Na przełęczy odnajduję pierwszą na trasie pamiątkę historyczną. Obelisk z
wysokim, biało-czerwonym masztem i inskrypcją informującą o śmierci 5
partyzantów, którzy zginęli w tym miejscu w lutym 1944 roku. Widać, że
regularnie odbywają się tutaj jakieś uroczystości, bo całość starannie zadbana,
a nawet ukwiecona. Zainteresował mnie znak Polski Walczącej, w który wkomponowano
krzyż z napisem „Za Polskę, Wolność, Lud”. Wszystko w narodowo-wyzwoleńczym
tonie, za wyjątkiem naszego godła, które tutaj prezentuje się bez korony. Jeśli
ktoś wie dlaczego, proszę o informację.
Tuż pod przełęczą, w kierunku Szczawnicy, znajduje się jeszcze jedna pamiątka
wojennych dramatów.

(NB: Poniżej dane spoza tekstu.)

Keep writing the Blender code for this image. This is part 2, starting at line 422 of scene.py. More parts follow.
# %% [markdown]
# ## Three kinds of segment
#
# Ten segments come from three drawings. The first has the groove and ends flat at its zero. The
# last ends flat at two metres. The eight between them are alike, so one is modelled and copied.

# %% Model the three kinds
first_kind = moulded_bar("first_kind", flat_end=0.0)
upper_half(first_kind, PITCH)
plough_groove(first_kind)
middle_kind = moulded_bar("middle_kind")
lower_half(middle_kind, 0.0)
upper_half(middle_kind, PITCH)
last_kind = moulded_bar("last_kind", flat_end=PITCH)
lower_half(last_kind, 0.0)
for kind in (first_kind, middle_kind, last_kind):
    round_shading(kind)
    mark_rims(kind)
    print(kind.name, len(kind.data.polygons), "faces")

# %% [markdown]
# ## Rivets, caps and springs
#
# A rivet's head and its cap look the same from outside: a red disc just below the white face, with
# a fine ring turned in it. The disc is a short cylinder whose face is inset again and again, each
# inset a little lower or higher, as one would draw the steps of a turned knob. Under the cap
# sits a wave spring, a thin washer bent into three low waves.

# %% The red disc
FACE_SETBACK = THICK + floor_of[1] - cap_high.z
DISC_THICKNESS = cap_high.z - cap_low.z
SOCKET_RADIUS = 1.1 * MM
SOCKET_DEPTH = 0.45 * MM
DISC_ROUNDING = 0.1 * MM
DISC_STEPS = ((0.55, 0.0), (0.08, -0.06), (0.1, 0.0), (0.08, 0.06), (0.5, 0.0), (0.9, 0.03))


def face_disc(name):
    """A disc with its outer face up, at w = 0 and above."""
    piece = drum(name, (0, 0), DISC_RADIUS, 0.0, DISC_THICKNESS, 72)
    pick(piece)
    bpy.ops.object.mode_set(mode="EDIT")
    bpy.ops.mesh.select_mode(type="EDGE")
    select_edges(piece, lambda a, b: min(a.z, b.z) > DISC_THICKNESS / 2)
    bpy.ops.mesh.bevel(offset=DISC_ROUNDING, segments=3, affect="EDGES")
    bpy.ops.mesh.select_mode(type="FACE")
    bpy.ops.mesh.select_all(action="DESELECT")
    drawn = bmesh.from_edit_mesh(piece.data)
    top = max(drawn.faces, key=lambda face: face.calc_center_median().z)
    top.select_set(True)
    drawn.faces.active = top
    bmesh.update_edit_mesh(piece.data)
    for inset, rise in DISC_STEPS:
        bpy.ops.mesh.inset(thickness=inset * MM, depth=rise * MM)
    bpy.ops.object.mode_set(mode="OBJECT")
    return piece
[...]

Niewielką drewnianą kaplicę, dawniej krytą gontem, dzisiaj
blachą, postawiono w miejscu domostwa, które zostało spalone przez
Niemców w grudniu 1944 roku. Razem z nim spłonęła cała mieszkająca tam rodzina.
 |
Pomnik na Przełęczy Przysłop.
fot. Autor
|
 |
Kaplica po Przysłopem.
fot. Autor
|
Za Przysłopem krótkie, lecz strome podejście na wzgórze Kuba (888 m). Dalej już
dość wygodną drogą grzbietową w ok. 1,5 godziny docieram do Schroniska PTTK „Przehyba”.
Jest godzina 13:45.
Miejsce to jest dla mnie o tyle szczególne, że było celem pierwszego wypadu
górskiego, z którego zachowałem nie tylko w miarę dokładne wspomnienia, ale
również kilka czarno-białych zdjęć. Był
rok 1989, a ja wędrowałem wtedy jako jeden z opiekunów grupy szkolnej
uczestniczącej w Rajdzie Turystycznym im. Leopolda Węgrzynowicza, organizowanym
przez rabczański PTTK. Wówczas na
Przehybie mieliśmy drugi na trasie biwak.

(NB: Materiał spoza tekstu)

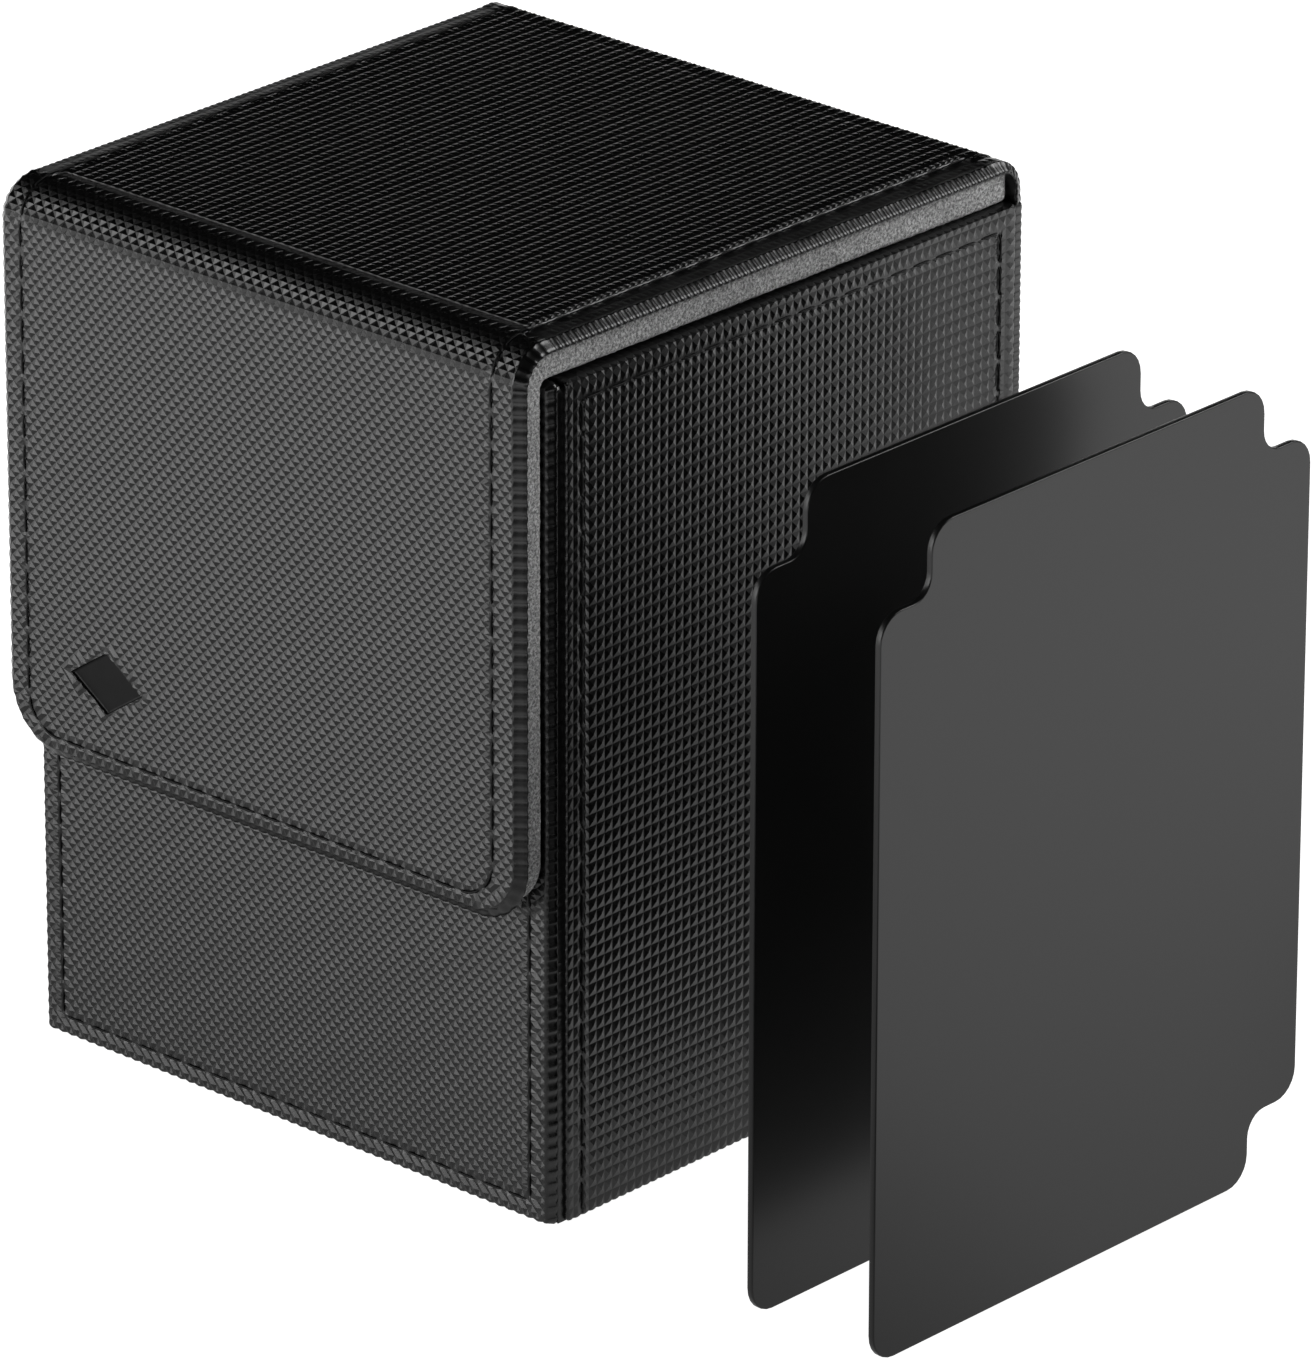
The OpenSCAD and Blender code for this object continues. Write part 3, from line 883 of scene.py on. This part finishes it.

Spoglądając na schronisko i przylegającą polanę, wydaje się, że nie zmieniło się
tu wiele. Może tylko wieża telewizyjna jest nieco wyższa i bardziej „upakowana”
antenami, płacąc w ten sposób za wszechobecny postęp technologiczny. Dzięki
niej schronisko skomunikowane jest ze światem asfaltówką, schodzącą do Gabonia.
Na szczęście obecność drogi nie mąci spokoju tego miejsca, gdyż dostępna jest
jedynie na potrzeby schroniska i obsługi wieży. Dopiero po dłuższej chwili dostrzegam sporą zmianę w krajobrazie.
Tuż obok schroniska postawiono budynek o dźwięcznej nazwie „Jaśkówka”, który
miał służyć za noclegownię na czas odbudowy starego schroniska, po pożarze z
roku 1991. Do najpiękniejszych może nie należy – podobnie jak jego sąsiad - ale
mieści w sobie izbę regionalną i dodatkowe pokoje dla gości.
 |
Schronisko na Przehybie...
fot. Autor
|
 |
...i jego otoczenie
fot. Autor
|
Zresztą całość otoczenia zatopiona w chmurach i mżawce, też nie wygląda
zachęcająco. Tym bardziej zastanawiam się nad przedłużeniem dzisiejszej
wędrówki i przenocowaniem gdzie indziej. Najbliższą noclegownią na czerwonym
jest chata pod Kordowcem oddalona o ok. 12 km i 3,5 h marszu. Godzinę dłużej
trzeba by dreptać do schroniska PTTK w Rytrze. Wszystko osiągalne przed końcem
dnia, ale ze względu na paskudną pogodę decyduję o pozostaniu na Przehybie.
Myśl o kilkugodzinnym przedzieraniu się przez zimną wilgoć, bez szans na
jakiekolwiek widoki, zdecydowanie zniechęciła do wysiłku.